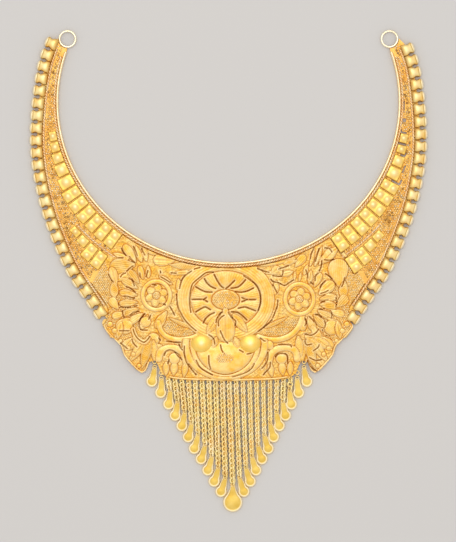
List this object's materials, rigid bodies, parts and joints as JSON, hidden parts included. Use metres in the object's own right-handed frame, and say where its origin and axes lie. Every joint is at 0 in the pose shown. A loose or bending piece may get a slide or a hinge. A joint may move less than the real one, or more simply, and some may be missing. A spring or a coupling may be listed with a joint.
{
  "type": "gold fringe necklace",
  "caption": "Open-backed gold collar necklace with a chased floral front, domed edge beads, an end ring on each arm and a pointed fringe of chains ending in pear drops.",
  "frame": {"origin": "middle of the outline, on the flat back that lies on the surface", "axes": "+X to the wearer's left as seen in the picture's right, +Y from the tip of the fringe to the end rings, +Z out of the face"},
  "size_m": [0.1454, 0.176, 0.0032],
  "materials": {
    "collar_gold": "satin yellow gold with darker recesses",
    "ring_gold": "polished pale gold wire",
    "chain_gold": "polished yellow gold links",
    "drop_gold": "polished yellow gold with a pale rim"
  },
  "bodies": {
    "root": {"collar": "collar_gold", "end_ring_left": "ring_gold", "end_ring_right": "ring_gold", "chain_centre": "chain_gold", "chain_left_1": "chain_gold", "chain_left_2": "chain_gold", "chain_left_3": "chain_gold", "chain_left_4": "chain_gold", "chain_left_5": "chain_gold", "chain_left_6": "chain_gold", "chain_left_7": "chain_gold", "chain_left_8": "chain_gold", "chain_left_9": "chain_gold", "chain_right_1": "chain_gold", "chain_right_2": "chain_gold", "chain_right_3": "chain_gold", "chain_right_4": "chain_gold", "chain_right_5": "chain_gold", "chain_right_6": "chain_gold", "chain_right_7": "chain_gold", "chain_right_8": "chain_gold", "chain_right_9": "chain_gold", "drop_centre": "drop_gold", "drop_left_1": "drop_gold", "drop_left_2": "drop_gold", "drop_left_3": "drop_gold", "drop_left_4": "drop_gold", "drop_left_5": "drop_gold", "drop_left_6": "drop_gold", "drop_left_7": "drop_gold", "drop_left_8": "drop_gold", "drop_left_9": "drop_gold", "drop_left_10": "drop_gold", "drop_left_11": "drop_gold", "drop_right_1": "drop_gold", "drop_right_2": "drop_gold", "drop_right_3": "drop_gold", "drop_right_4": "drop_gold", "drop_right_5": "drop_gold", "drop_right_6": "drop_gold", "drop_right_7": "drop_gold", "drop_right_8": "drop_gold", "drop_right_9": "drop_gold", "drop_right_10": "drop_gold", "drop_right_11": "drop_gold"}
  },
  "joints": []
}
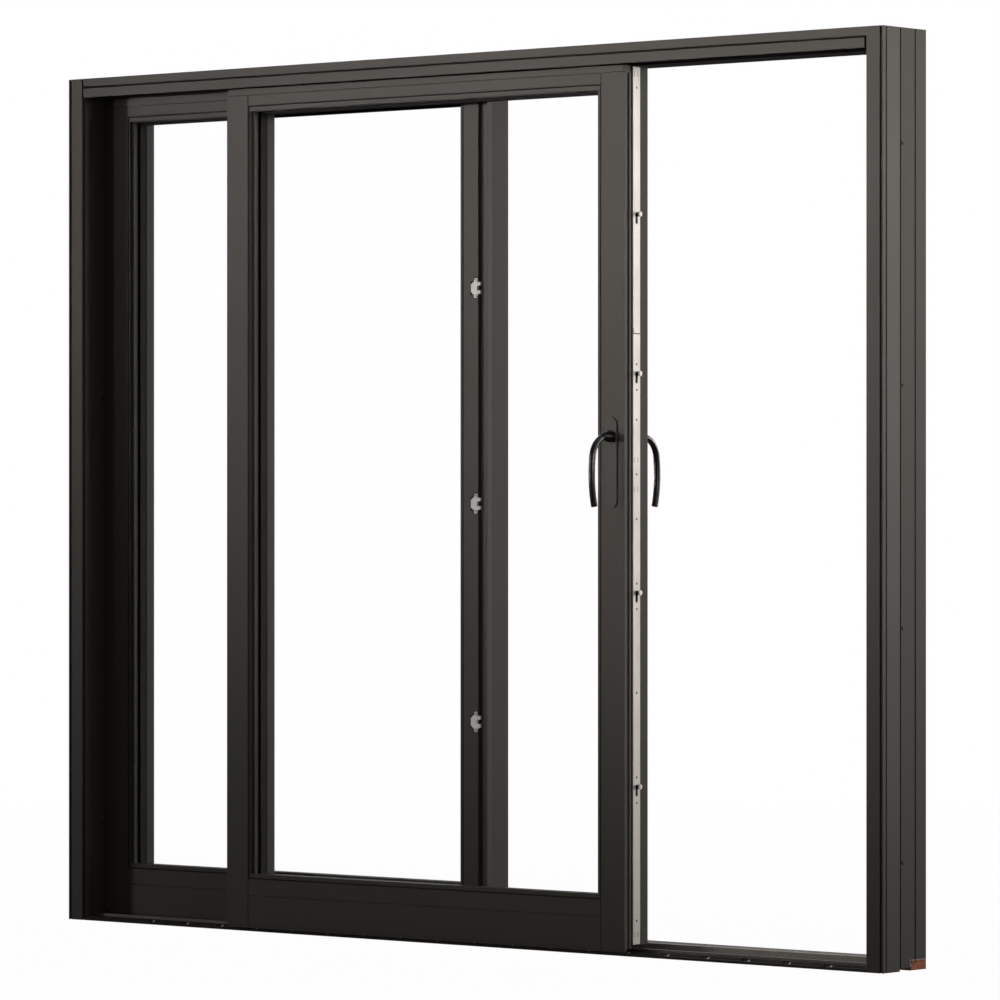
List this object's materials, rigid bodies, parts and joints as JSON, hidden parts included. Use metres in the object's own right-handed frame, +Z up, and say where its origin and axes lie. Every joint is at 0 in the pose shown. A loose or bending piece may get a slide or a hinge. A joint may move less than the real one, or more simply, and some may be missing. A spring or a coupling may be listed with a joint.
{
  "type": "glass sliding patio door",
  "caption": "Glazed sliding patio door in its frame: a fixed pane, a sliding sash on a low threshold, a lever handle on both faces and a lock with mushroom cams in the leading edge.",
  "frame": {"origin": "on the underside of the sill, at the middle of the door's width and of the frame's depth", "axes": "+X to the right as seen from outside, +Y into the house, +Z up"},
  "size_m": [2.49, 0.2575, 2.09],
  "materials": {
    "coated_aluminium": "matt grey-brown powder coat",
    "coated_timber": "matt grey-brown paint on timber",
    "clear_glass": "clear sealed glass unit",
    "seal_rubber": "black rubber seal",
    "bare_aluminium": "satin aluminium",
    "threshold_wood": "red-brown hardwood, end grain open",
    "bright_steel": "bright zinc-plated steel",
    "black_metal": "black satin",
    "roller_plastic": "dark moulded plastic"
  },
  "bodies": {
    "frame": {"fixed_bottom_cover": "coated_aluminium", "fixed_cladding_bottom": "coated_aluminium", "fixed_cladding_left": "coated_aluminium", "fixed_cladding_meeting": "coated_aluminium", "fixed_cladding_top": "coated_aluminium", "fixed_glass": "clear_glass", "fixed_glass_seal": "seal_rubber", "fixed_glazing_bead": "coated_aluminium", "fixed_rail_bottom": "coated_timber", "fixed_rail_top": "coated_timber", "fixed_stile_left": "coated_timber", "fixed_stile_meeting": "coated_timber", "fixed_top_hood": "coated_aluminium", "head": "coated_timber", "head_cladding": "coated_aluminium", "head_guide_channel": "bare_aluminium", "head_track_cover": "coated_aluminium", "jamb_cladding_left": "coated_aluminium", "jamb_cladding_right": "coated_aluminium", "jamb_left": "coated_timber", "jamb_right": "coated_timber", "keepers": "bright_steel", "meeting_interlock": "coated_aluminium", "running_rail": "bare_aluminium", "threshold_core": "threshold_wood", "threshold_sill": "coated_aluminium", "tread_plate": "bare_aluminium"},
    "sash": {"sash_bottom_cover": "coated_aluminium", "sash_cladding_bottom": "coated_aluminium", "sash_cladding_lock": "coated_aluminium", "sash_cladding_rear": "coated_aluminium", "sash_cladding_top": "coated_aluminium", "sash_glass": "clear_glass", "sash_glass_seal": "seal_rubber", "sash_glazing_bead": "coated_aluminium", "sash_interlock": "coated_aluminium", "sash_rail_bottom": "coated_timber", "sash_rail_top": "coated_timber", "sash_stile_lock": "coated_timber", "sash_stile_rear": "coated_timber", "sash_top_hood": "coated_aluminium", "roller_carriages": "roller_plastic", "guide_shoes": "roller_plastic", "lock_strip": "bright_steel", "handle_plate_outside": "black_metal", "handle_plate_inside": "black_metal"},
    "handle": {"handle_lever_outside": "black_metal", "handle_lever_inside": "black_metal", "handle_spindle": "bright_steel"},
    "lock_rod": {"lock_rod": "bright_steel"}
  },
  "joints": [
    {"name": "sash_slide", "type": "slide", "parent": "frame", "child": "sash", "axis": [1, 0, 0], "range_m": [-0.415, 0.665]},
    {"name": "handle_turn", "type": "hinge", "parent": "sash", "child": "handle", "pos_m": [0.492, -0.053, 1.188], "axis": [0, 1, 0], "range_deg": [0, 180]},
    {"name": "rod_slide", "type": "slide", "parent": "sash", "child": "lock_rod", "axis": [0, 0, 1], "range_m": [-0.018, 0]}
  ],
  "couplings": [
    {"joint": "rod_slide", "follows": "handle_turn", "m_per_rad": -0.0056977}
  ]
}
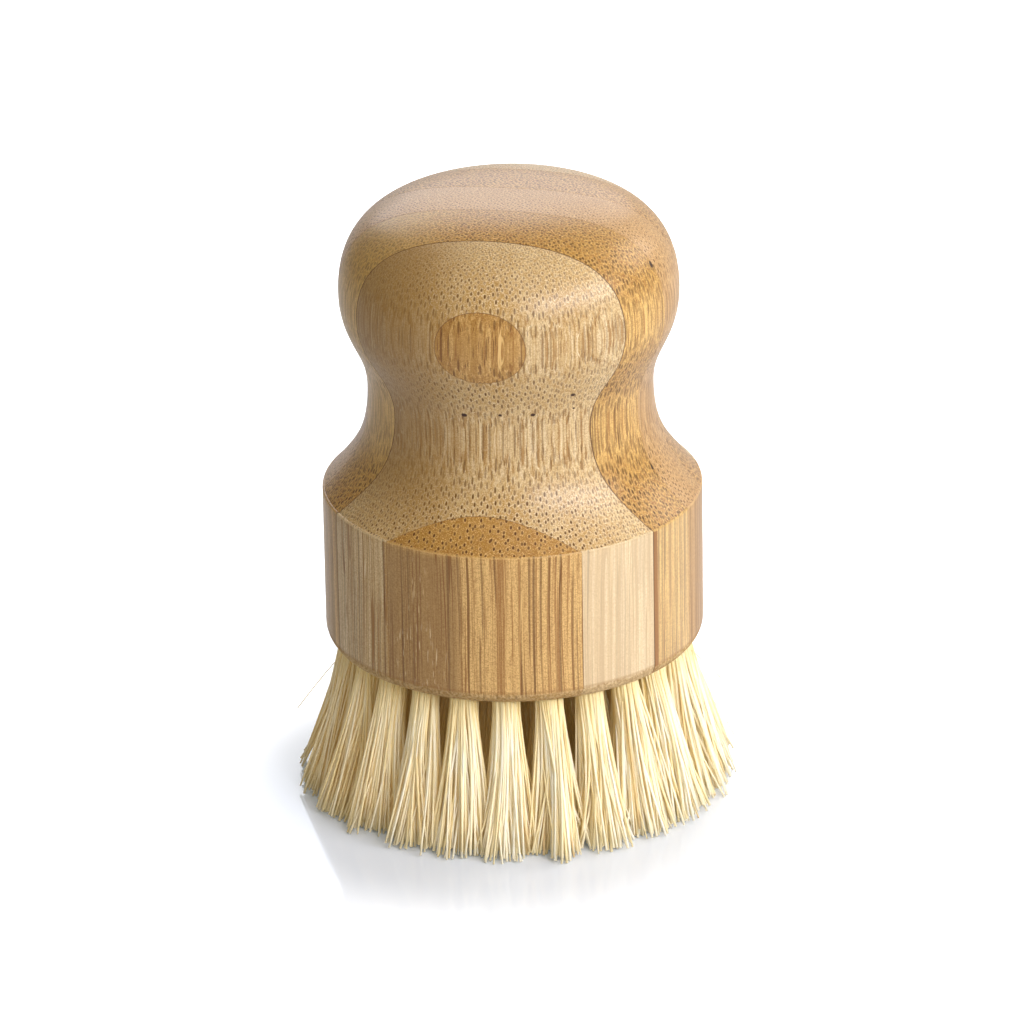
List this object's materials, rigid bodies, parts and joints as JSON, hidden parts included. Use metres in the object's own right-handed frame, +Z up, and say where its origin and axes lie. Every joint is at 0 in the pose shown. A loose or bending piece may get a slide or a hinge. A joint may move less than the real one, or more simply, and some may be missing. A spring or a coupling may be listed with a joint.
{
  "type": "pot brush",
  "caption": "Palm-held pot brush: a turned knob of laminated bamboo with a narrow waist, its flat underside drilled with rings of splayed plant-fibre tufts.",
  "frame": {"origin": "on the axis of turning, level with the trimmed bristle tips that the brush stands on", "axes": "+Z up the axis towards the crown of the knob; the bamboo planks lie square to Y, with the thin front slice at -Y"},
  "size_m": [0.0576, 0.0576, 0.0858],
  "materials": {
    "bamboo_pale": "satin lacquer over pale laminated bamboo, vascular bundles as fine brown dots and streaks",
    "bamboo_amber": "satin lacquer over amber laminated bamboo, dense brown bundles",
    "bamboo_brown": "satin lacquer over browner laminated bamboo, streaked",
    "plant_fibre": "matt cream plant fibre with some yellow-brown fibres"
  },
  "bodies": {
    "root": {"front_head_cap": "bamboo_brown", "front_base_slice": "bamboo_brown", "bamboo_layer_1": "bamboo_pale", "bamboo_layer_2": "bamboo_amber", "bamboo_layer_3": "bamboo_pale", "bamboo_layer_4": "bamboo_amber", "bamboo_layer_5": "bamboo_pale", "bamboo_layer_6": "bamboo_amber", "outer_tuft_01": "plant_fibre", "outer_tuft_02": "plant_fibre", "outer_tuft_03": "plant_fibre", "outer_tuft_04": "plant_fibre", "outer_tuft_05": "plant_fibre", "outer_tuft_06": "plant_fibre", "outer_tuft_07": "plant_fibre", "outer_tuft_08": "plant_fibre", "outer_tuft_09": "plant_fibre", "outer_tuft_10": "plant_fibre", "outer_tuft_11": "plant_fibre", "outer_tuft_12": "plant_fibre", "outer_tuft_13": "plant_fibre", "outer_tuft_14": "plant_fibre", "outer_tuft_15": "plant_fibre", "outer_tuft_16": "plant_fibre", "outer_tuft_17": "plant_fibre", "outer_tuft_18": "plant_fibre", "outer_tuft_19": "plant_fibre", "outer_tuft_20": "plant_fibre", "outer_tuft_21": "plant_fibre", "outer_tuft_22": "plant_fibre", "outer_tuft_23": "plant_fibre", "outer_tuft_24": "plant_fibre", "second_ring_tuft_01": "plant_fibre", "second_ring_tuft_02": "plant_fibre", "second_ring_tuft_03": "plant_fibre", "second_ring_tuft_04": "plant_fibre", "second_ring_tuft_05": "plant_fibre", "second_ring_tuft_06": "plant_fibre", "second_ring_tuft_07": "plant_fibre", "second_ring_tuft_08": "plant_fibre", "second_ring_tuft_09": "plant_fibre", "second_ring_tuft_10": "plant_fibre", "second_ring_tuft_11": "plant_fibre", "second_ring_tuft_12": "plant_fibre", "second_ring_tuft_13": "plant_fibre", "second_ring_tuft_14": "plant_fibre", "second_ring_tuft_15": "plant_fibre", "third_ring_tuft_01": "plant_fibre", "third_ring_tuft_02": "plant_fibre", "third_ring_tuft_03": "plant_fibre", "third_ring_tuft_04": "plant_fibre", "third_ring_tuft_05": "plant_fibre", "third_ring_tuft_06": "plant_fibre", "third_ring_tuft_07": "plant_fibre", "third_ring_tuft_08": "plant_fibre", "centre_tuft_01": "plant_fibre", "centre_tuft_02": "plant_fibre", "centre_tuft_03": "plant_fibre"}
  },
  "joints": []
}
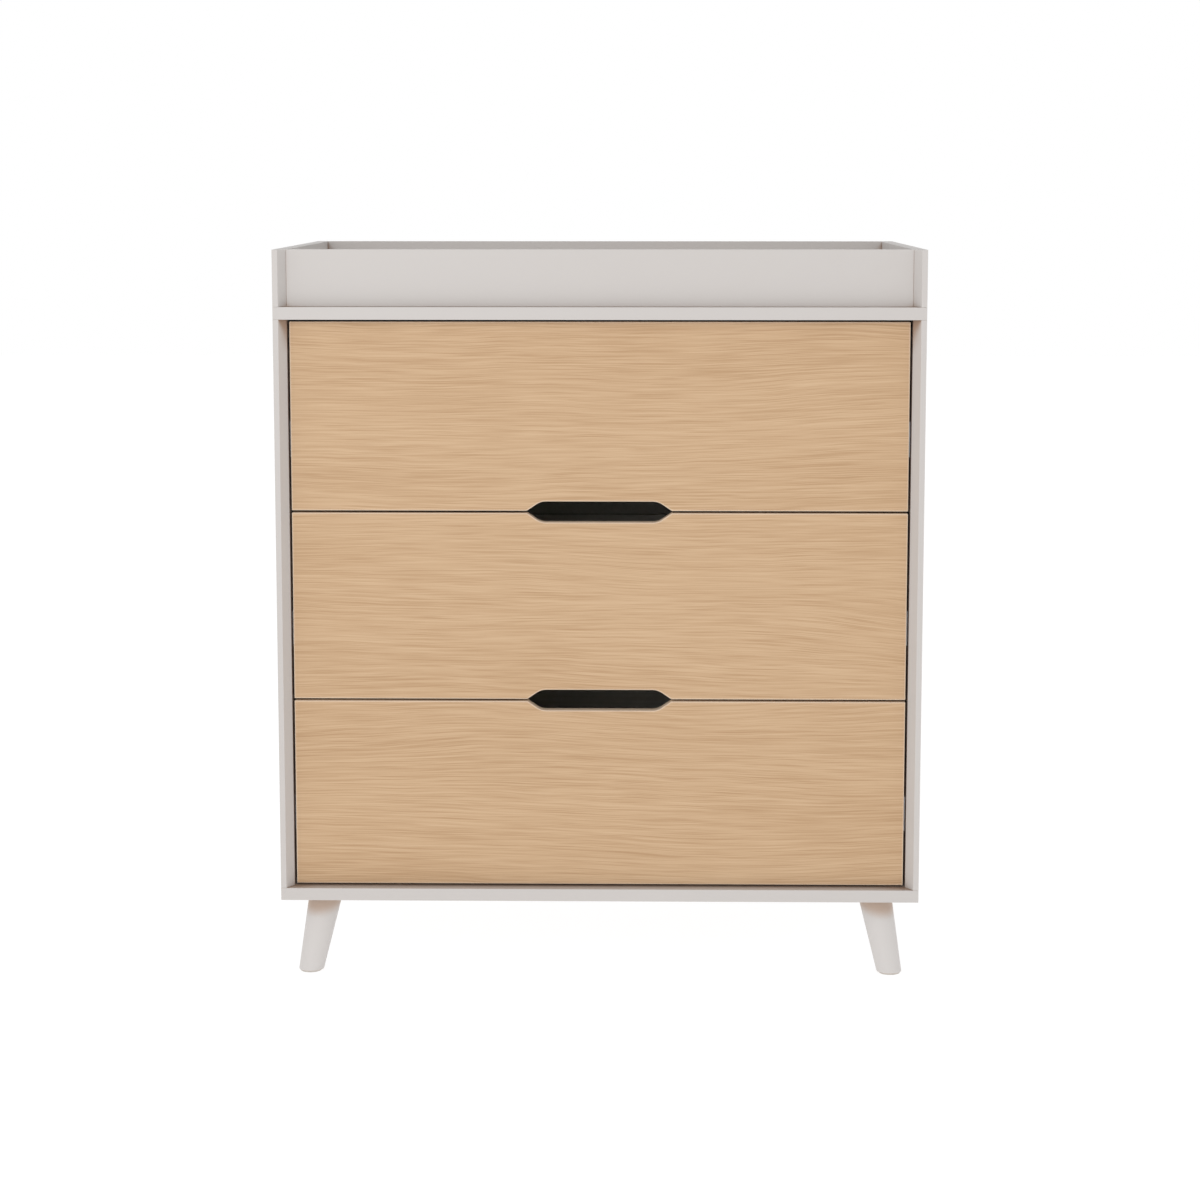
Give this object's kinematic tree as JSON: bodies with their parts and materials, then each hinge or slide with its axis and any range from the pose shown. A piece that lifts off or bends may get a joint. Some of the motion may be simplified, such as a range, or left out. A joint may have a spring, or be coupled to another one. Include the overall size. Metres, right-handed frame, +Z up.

▸ Work instructions
List each line of the entries that holds the string "axes".

▸ Answer to this exercise
List this object's materials, rigid bodies, parts and joints as JSON, hidden parts included. Use metres in the object's own right-handed frame, and say where its origin and axes lie. Every joint is at 0 in the pose shown. A loose or bending piece may get a slide or a hinge. A joint may move less than the real one, or more simply, and some may be missing. A spring or a coupling may be listed with a joint.
  "frame": {"origin": "middle of the outline, on the flat back that lies on the surface", "axes": "+X to the wearer's left as seen in the picture's right, +Y from the tip of the fringe to the end rings, +Z out of the face"},
List this object's materials, rigid bodies, parts and joints as JSON, hidden parts included. Use metres in the object's own right-handed frame, +Z up, and say where its origin and axes lie. Every joint is at 0 in the pose shown. A loose or bending piece may get a slide or a hinge. A joint may move less than the real one, or more simply, and some may be missing. A spring or a coupling may be listed with a joint.
  "frame": {"origin": "on the underside of the sill, at the middle of the door's width and of the frame's depth", "axes": "+X to the right as seen from outside, +Y into the house, +Z up"},
List this object's materials, rigid bodies, parts and joints as JSON, hidden parts included. Use metres in the object's own right-handed frame, +Z up, and say where its origin and axes lie. Every joint is at 0 in the pose shown. A loose or bending piece may get a slide or a hinge. A joint may move less than the real one, or more simply, and some may be missing. A spring or a coupling may be listed with a joint.
  "frame": {"origin": "on the axis of turning, level with the trimmed bristle tips that the brush stands on", "axes": "+Z up the axis towards the crown of the knob; the bamboo planks lie square to Y, with the thin front slice at -Y"},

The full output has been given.